它當然有這個詞——但是在人類文明數據包裡,“感謝”被歸類為“低效情感交互”,遠不如“利益置換”實用。
“有的哦!”它猛地蹦起來,屏幕炸開煙花,“宿主想聽哪種版本?地球語‘謝謝’有658種方言變體!蟲族古語‘希塔拉’代表‘以翅翼起誓的感恩’,還有……”
“你幫我們找到了暗艙的脫離按鈕。”陸溯影拍了拍它,“謝謝你。”
“已接收……‘謝謝’。”它顯示屏上出現了一個标準的心形,“不用謝哦!”
*
有敲門聲,打開門,是赫洛。
他掃過233沒有收起的屏幕上滾動的彈幕,目光在某條【赫洛少将狙擊姿勢A爆了!】上停留半秒,挪開視線。
蝴蝶蘭的淺淡香味又出現了。
“蟲崽基本完成了治療。”赫洛停在他三步之外,銀發被夜風撩起。
陸溯影頓了頓,金芒在黑暗中一閃而逝:“你大半夜過來就為了說這個?”
寂靜重新漫上來,卻比之前更稠。
“你為什麼救那些蟲崽?”陸溯影突兀地問,他看出來當時赫洛原來準備離開,但是最後還是下令幫忙。
赫洛的呼吸有一瞬凝滞,似乎沒有想到陸溯影在想這個問題。
“我救他們,因為蟲崽不該成為權力的耗材。聖殿把‘守護’的天性變成強制……這個怎麼做到的回頭讓江燼和你說,反正隻要有眼睛都知道得怎麼做。”
“我做特警一開始就是為了找到我妹妹。”陸溯影突然開始說話,“她被拐時六歲,瘦瘦小小一個。我花了整整十年才找到她……在跨國器官販賣組織的名單裡。”
陸溯影的指尖陷進掌心留下印痕,疼痛讓他保持清醒,“我每次見到來警局找人的父母後的晚上,就會夢見她躺在醫院病床上問我:‘哥哥,為什麼壞人總喜歡挑小孩子下手?’”

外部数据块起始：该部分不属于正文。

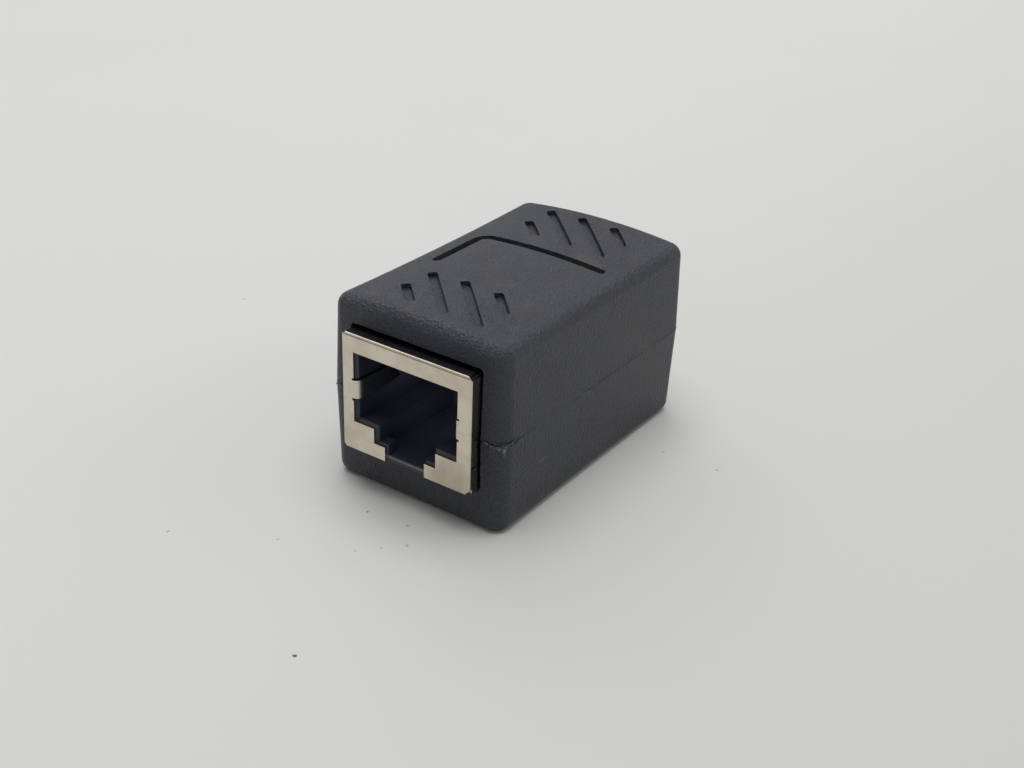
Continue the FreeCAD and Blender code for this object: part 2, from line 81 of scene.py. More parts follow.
class Signal:
    # a value that varies over the surface; an expression on it adds Math nodes
    def __init__(self, recipe, socket):
        self.recipe = recipe
        self.socket = socket

    def math(self, operation, *values):
        return self.recipe.add("ShaderNodeMath", {"operation": operation}, *values)

    def __add__(self, other):
        return self.math("ADD", self, other)

    def __radd__(self, other):
        return self.math("ADD", other, self)

    def __sub__(self, other):
        return self.math("SUBTRACT", self, other)

    def __rsub__(self, other):
        return self.math("SUBTRACT", other, self)

    def __mul__(self, other):
        return self.math("MULTIPLY", self, other)

    def __rmul__(self, other):
        return self.math("MULTIPLY", other, self)

    def __lt__(self, other):
        return self.math("LESS_THAN", self, other)

    def __gt__(self, other):
        return self.math("GREATER_THAN", self, other)

    def size(self):
        return self.math("ABSOLUTE", self)

    def wave(self):
        return self.math("SINE", self)

    def most(self, other):
        return self.math("MAXIMUM", self, other)


class Recipe:
    # the nodes of one material or of the world; add() makes any node from its type, settings and inputs
    def __init__(self, owner, shader, coordinates):
        owner.use_nodes = True
        self.owner = owner
        self.tree = owner.node_tree
        self.shader = self.tree.nodes[shader]
        self.place = self.add("ShaderNodeTexCoord", {}, out=coordinates)

    def add(self, kind, settings, *inOrder, out=0, **byName):
        node = self.tree.nodes.new(kind)
        for key, value in settings.items():
            setattr(node, key, value)
        given = list(enumerate(inOrder)) + [(key.replace("_", " "), value) for key, value in byName.items()]
        for key, value in given:
            if isinstance(value, Signal):
                self.tree.links.new(value.socket, node.inputs[key])
            elif value is not None:
                node.inputs[key].default_value = value
        return Signal(self, node.outputs[out])

    def feed(self, socket, value):
        # links a value to the shader itself
        self.tree.links.new(value.socket, self.shader.inputs[socket])

    def stretched(self, scale, turn=(0, 0, 0)):
        # coordinates turned, then scaled differently along each axis
        return self.add("ShaderNodeMapping", {}, Vector=self.place, Rotation=turn, Scale=scale)

    def noise(self, scale, detail=3.0, rough=0.5, at=None):
        # soft noise, 0.5 on average
        return self.add("ShaderNodeTexNoise", {}, Vector=at or self.place, Scale=scale, Detail=detail, Roughness=rough)

    def cells(self, scale, at=None, out="Distance"):
        # distance to the middle of the nearest cell, or that cell's own colour
        return self.add("ShaderNodeTexVoronoi", {}, out=out, Vector=at or self.place, Scale=scale)

    def chosen(self, scale, share, at=None):
        # 1 in the given share of the cells, 0 in the others
        tint = self.add("ShaderNodeSeparateColor", {}, self.cells(scale, at=at, out="Color"))
        return tint < share

    def fade(self, value, low, high, lowOut=0.0, highOut=1.0):
        # smooth step from lowOut at low to highOut at high, level outside them
        return self.add("ShaderNodeMapRange", {"interpolation_type": "SMOOTHSTEP"}, value, low, high, lowOut, highOut)

    def away(self, spot):
        # distance from a spot on the object
        return self.add("ShaderNodeVectorMath", {"operation": "DISTANCE"}, self.place, spot, out="Value")

    def mix(self, share, first, second):
        # first * (1 - share) + second * share; the node takes its colours at inputs 6 and 7
        inputs = [share] + [None] * 5 + [first, second]
        return self.add("ShaderNodeMix", {"data_type": "RGBA"}, *inputs, out=2)

    def bump(self, height, distance, strength=1.0, after=None):
        # relief as deep as the distance for a height of 1, on top of the relief in after
        return self.add("ShaderNodeBump", {}, Height=height, Distance=distance, Strength=strength, Normal=after)

    def axes(self):
        # x, y and z, one by one
        parts = self.add("ShaderNodeSeparateXYZ", {}, self.place).socket.node
        return [Signal(self, output) for output in parts.outputs]

    def rays(self):
        # 1 where the camera looks straight at it, and 1 where a mirror or glass shows it
        path = self.add("ShaderNodeLightPath", {}).socket.node
        seen = [Signal(self, path.outputs["Is %s Ray" % kind]) for kind in ("Camera", "Glossy", "Transmission")]
        return seen[0], seen[1].most(seen[2])


def newMaterial(name, **fixed):
    # values that are the same all over go straight on the shader's sockets
    recipe = Recipe(bpy.data.materials.new(name), "Principled BSDF", "Object")
    for socket, value in fixed.items():
        recipe.shader.inputs[socket.replace("_", " ")].default_value = value
    return recipe


def paint(names, recipe):
    # puts the recipe's material in every slot of the named CAD nodes
    for name in names:
        slots = nodes[name].data.materials
        if not slots:
            slots.append(recipe.owner)
        for index in range(len(slots)):
            slots[index] = recipe.owner


def shown(red, green, blue):
    # display values 0 to 255 as the linear colour that a socket takes
    levels = [((v / 255 + 0.055) / 1.055) ** 2.4 if v > 10.3 else v / 255 / 12.92 for v in (red, green, blue)]
    return (*levels, 1.0)


def scaled(colour, factor):
    # the colour with each level times the factor, at most 1
    return (*[min(1.0, level * factor) for level in colour[:3]], 1.0)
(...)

赫洛其實沒見過這樣的情況……蟲族是情感匮乏的種族,血緣親情在信仰下顯得無足輕重。
但是陸溯影看起來很難過。
“我……”赫洛的喉結滾動兩下,摘下戰術手套,帶着硝煙餘溫的掌心放在他的肩膀上,“辛苦了。”
陸溯影渾身肌肉有一瞬間的繃緊。赫洛的拇指正無意識摩挲他發尾——那是蟲族安撫受驚幼崽的本能動作。
蝴蝶蘭的冷香忽然濃烈起來,混着赫洛先前去醫療室從而沾染上的消毒水味,像一捧雪水澆進陸溯影的心。
他突然意識到,這是赫洛在安慰他。
陸溯影其實也沒想到,自己真的會就這麼直接說出來了。
他很少或者幾乎沒有和人說過這件事,或者他可以猜到對方會說什麼話來安慰他,像什麼向前看,沒有問題,但是他也的确不願意接受。
但是來到這裡,面對赫洛,在淡淡的蝴蝶蘭香氣下,他就說了,然後對面說,“辛苦了。”